In short, I haven't noticed any ghosts in Denver. There is a thriving industry of paranormal tourism here and I wouldn't want to dissuade that. It's, after all, what tourism is supposed to be - fun.
What I have noticed is portals. The area around Denver seems to be spatial Swiss cheese. I've heard tales from associates of sections of town that disappear and reappear and sections they drive into that just plain shouldn't exist in a sane universe. My own experience convinced me.
I don't generally walk a mile in 15 minutes. I can, but my walking speed is usually 3 miles an hour max. After an endurance hike that speed diminishes to less than 2 miles an hour.
I had walked from my first residence in the Denver area, in Broomfield, to Flatirons Junction, over the Coalton trail and back, and was walking along Interlocken, a street I had driven along several times.
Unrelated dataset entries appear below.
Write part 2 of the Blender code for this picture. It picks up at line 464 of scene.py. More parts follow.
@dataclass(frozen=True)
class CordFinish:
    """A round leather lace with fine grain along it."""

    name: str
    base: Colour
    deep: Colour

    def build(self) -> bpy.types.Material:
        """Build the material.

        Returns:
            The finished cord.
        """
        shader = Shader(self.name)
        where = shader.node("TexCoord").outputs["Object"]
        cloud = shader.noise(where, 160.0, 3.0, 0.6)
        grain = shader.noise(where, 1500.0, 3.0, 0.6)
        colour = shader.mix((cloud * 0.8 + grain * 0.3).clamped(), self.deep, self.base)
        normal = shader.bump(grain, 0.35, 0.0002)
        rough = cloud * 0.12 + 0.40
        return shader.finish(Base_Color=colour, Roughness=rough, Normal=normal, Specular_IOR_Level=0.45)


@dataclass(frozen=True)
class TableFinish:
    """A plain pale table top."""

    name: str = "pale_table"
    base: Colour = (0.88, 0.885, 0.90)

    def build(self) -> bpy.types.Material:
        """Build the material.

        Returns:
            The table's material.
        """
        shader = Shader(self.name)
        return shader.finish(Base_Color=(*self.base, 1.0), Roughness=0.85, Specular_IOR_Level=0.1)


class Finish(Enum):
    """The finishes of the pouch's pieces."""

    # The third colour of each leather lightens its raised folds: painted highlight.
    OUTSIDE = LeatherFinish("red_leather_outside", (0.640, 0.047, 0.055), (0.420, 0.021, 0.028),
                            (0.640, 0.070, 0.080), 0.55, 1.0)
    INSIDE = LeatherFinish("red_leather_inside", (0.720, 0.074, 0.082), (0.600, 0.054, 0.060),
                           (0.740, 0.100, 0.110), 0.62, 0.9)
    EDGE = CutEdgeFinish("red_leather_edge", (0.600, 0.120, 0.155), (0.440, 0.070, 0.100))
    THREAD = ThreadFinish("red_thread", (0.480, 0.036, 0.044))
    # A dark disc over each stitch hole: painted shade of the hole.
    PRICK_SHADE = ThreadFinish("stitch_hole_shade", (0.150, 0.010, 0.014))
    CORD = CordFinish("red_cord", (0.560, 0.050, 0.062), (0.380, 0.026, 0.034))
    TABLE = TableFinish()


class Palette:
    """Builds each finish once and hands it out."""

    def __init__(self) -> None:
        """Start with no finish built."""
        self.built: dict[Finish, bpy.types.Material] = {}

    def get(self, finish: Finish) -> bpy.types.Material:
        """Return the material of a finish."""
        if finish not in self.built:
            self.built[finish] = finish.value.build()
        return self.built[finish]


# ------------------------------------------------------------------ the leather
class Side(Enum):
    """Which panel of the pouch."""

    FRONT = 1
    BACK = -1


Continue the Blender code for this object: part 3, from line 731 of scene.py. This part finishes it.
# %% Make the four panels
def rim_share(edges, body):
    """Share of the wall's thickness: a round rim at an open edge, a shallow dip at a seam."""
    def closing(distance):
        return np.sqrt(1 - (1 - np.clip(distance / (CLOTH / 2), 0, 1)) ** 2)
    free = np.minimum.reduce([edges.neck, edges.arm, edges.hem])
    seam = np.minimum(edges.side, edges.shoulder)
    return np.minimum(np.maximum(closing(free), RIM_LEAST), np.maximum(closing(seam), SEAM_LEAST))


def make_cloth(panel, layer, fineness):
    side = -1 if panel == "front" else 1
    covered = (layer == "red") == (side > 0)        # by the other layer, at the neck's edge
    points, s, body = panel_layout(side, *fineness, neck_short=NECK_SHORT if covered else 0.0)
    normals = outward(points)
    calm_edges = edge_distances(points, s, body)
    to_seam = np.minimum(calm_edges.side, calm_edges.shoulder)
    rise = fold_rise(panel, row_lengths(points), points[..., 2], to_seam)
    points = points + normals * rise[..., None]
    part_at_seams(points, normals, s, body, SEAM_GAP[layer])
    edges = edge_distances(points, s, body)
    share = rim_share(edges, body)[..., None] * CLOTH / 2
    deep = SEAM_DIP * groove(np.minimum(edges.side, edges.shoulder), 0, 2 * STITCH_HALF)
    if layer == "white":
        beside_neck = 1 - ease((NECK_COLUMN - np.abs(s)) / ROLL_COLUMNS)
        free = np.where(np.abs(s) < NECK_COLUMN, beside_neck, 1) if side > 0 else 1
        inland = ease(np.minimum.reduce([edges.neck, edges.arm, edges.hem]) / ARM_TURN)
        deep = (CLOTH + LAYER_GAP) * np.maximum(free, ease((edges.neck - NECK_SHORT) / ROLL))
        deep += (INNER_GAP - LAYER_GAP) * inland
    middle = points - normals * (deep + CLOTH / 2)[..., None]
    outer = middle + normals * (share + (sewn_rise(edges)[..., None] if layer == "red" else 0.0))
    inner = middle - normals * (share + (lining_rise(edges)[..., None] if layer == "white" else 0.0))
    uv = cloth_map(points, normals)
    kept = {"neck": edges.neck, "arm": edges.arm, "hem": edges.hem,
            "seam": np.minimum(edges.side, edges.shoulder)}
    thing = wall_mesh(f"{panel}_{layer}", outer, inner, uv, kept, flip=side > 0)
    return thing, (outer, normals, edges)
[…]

I checked my watch and then noticed how far I had come along the Rocky Mountain Metropolitan Airport. I looked at my watch to see that I had been walking 15 minutes. It would have taken me 45 minutes to walk to where I was. It was aggravating.
I had walked all day. My hike would have been two hours shorter if I had not had to walk through Arvada to get home.
No ghosts. Just a hole in space.
I've heard tales of ogres, dragons, ghosts, and headless horse women that lop off peoples' heads.
The real horrors in Denver seem to be the same ones that plague mankind everywhere. Other people. In 1999, the decapitated bodies of two homeless men were found. Since the targets seemed to be homeless people, there might have been others that just were not found. One person that was not found was the murderer.